Le train sifflera trois coups

Le train sifflera trois coups

Un TGV matinal file vers Cannes ce matin. Dans les allées, la voiture-bar, ça parle cinéma, en essayant de résister aux déséquilibres inévitables dus à la grande vitesse. À croire que toute la planète cinéma s’est donnée rendez-vous dans ce train. Comme si Paris se vidait de sa population médiatique et cinématographique le temps de la parenthèse cannoise. Ça caquette, ça évoque les films, les projets en cours, les montages de co-production, les financements difficiles, les achats de films. Dans ce train commence peut-être à se jouer la fabrication des films de Cannes 2020. L’excitation est à son comble.

Une règle. Ne pas trop entrer dans le détail de ce qu’on va voir. Jouer le jeu de la curiosité et du mystère. Ne pas éplucher les papiers déjà écrits sur quelques films, et ne s’appuyer que sur des éléments visuels pour l’instant peu nombreux pour nourrir notre appétit de spectateur. Juste quelques images qui donnent envie. Comme celles des line-ups des producteurs et distributeurs. Les expressions des acteurs interrogent, les paysages entraînent, les cadres installent déjà une ambiance, une âme peut-être.

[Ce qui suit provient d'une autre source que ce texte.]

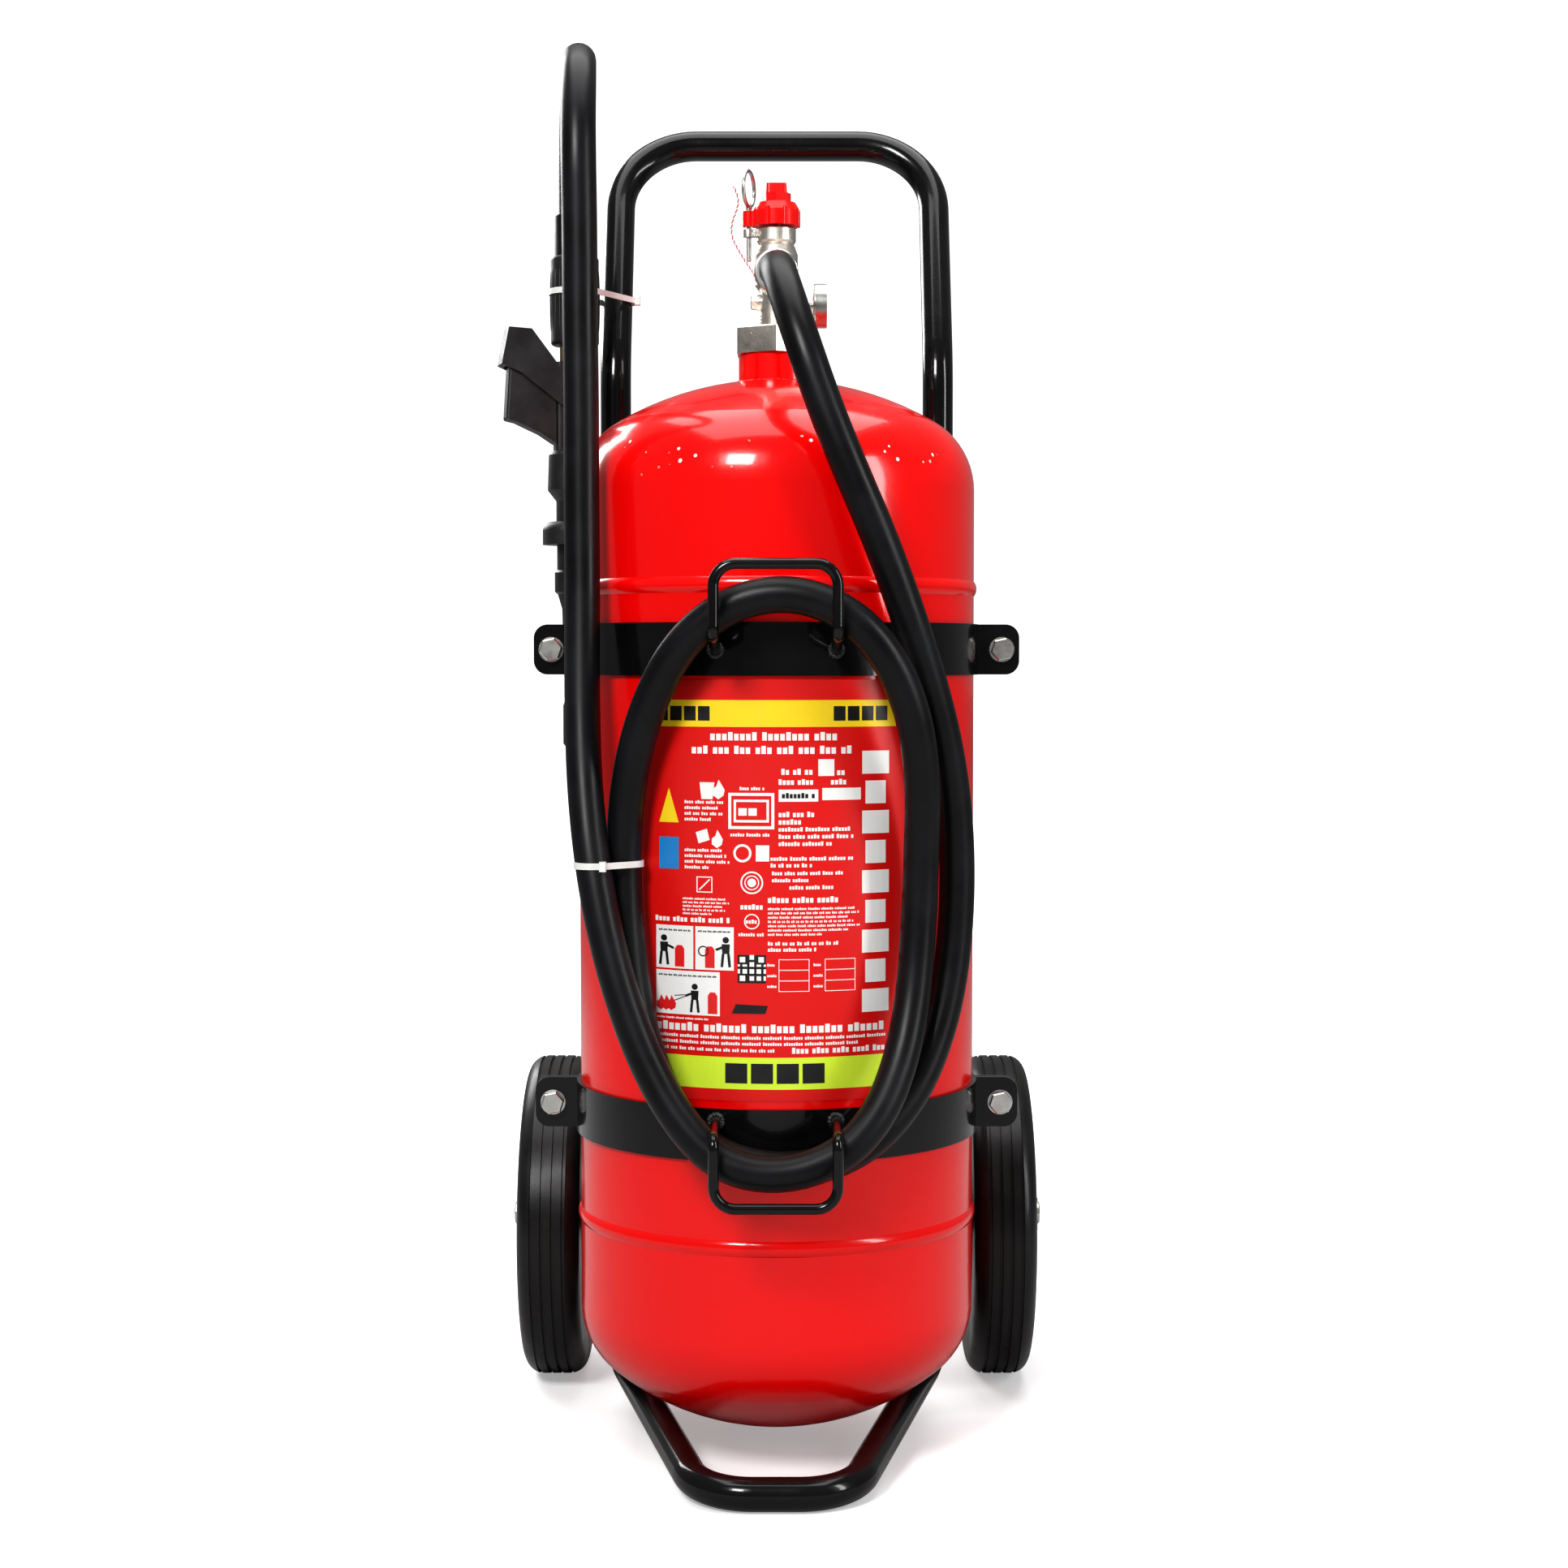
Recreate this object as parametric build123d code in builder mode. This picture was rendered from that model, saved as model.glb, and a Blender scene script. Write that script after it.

Le visage crispé de Virginie Efira chez Justine Triet, la beauté de la lumière sur celui d’Adèle Haenel chez Céline Sciamma, le noir et blanc carré de Tarantino, le charisme du jeune acteur des Frères Dardenne, les cadres millimétrés en plongée d’Elia Suleiman, les couleurs du Brésil du Bacarau de Mendonça Filho, le chromos d’Almodovar, la tension des visages loachiens.

Dans ce mystery train ce matin, nous n’avons en main que quelques éléments d’un kaléidoscope, qui jouent le rôle d’une carte de restaurant. Ne rien savoir de plus sur tous ces films. Se servir juste de ces quelques signes pour guider nos envies de cinéma et, indépendamment de toute critique et de tout média, se laisser aller à l’envie pure de la contemplation, à l’impulsion. Avant même l’arrivée sur la croisette, pas de doute, le Festival de Cannes est ouvert. Dans nos têtes, les trois coups ont déjà retenti. Que le rideau se lève. Vite.